Reported: 2006-12-14 03:33 UTC by Aryeh Gregor (not reading bugmail, please e-mail directly)
Modified: 2012-03-03 17:03 UTC (History)
4 users (show)

See Also:
Web browser: ---
Mobile Platform: ---
Assignee Huggle Beta Tester: ---


Attachments

Description Aryeh Gregor (not reading bugmail, please e-mail directly) 2006-12-14 03:33:00 UTC
As discussed at URL, AntiSpoof is too aggressive because it's only a one-pass
normalization.  For instance, L = i because L = l = I = i.  A number of users
have complained because they couldn't sign up with their new name anymore, and
doubtless many others have been distressed to find name after name "taken".  The
reasonable solution, again as discussed in the URL, would be using the
normalization as a first pass, and then doing a more intensive pairwise
comparison to figure out whether the specific characters are similar
non-transitively.  L = l and maybe l = i, but L != i.
Comment 1 Mike.lifeguard 2009-06-18 02:50:36 UTC
Is this still relevant? I haven't heard complaints about too-aggressive matching, only not-aggressive-enough matching (c.f. imposter series on checkuser-l etc).
Comment 2 Mike.lifeguard 2009-06-18 02:51:07 UTC
Also, the URL is dead.
Comment 3 Aryeh Gregor (not reading bugmail, please e-mail directly) 2009-06-18 13:49:28 UTC
Of course you haven't heard complaints about too-aggressive matching, because the affected users are unregistered.  They either picked a different name and forgot about it, or gave up.  Not-aggressive-enough matching will only hurt registered users, and in particular established users who trolls want to impersonate, so they'll be much more likely to make a fuss.

URL fixed.
Comment 4 Mike.lifeguard 2009-12-31 05:24:18 UTC
(In reply to comment #3)
> URL fixed.

Thank you.

I tested this, with the same result as initially reported. I'm not sure the must-contain-letters rule makes a lot of sense. What was the original motivation?
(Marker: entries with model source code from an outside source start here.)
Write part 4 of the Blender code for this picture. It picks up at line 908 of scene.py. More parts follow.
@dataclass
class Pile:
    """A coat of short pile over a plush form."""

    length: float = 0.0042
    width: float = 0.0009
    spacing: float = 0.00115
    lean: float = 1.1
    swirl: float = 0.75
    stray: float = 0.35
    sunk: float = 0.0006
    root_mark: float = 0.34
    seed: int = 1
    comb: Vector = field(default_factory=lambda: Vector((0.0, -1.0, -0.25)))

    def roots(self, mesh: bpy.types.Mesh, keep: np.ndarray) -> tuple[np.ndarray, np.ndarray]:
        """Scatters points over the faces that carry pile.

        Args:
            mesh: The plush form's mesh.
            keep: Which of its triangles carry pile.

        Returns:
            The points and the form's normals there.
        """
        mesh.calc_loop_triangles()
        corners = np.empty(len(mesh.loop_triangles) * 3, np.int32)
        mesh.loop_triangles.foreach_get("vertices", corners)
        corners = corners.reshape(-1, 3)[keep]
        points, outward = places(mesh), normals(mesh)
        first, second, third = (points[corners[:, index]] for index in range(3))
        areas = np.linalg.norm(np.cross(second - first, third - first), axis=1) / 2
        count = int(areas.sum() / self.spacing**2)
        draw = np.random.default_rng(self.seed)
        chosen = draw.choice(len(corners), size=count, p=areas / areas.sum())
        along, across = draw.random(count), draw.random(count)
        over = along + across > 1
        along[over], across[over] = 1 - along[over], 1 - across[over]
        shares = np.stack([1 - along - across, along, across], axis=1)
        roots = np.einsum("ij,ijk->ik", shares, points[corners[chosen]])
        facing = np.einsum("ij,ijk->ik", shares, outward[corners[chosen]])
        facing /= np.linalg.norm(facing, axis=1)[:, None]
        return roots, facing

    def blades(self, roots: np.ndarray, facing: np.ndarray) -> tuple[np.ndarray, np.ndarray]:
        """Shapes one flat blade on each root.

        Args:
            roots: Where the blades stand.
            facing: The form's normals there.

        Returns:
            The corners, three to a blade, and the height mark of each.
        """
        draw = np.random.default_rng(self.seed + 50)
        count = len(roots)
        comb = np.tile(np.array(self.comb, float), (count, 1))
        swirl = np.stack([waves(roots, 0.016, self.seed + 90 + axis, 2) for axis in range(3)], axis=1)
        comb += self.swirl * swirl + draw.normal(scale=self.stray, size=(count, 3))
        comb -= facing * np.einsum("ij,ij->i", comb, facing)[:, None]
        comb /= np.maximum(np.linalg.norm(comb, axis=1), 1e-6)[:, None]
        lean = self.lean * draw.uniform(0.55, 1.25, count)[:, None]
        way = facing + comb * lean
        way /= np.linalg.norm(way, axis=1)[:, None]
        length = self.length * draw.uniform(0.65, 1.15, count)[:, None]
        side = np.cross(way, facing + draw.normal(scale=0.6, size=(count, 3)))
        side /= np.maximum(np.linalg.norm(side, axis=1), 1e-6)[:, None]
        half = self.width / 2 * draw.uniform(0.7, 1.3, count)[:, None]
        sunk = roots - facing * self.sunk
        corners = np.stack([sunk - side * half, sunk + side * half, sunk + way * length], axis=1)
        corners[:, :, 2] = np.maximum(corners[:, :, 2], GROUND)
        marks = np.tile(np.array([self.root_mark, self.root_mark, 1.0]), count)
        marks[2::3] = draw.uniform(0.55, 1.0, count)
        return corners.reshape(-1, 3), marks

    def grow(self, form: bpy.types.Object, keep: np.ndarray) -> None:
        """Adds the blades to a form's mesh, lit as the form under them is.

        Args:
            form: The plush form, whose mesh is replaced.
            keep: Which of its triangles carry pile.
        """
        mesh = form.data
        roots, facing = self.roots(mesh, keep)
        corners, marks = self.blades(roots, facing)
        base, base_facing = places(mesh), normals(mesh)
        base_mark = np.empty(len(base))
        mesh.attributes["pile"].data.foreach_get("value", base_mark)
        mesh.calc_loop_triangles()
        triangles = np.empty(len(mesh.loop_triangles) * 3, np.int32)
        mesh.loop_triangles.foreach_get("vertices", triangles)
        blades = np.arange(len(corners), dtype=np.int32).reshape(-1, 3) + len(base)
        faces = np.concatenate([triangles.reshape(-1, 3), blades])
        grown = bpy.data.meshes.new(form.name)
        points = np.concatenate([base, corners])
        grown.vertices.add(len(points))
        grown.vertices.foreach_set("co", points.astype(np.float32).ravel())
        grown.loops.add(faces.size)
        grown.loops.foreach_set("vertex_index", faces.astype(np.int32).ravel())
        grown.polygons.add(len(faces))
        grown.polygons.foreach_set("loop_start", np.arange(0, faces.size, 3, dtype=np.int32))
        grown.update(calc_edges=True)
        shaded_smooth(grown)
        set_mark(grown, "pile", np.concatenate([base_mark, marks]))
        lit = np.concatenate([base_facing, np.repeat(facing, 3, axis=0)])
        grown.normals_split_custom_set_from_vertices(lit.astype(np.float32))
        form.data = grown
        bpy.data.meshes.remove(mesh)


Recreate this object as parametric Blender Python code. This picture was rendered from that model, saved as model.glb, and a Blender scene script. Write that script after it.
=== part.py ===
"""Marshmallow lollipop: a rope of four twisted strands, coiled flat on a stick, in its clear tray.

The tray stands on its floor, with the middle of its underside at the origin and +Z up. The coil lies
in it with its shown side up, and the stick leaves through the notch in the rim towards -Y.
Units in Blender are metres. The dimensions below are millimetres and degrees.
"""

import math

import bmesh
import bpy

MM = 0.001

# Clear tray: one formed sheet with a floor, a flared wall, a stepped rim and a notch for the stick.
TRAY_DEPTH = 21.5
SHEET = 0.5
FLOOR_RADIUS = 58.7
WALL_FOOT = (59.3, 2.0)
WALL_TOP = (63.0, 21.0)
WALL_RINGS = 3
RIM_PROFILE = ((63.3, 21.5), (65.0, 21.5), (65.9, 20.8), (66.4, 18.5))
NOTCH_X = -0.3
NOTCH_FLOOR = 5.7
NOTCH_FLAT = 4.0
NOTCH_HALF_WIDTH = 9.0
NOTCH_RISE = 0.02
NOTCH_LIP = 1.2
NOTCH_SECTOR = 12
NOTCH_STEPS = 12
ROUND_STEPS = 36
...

Comment 5 Aryeh Gregor (not reading bugmail, please e-mail directly) 2009-12-31 19:08:13 UTC
I don't know.  I assume someone was just throwing together some rules and picked whatever seemed to make sense at the time.  There are a heck of a lot of Unicode code blocks.  For a couple of years it was blocking all [[hangul]] names by mistake, IIRC.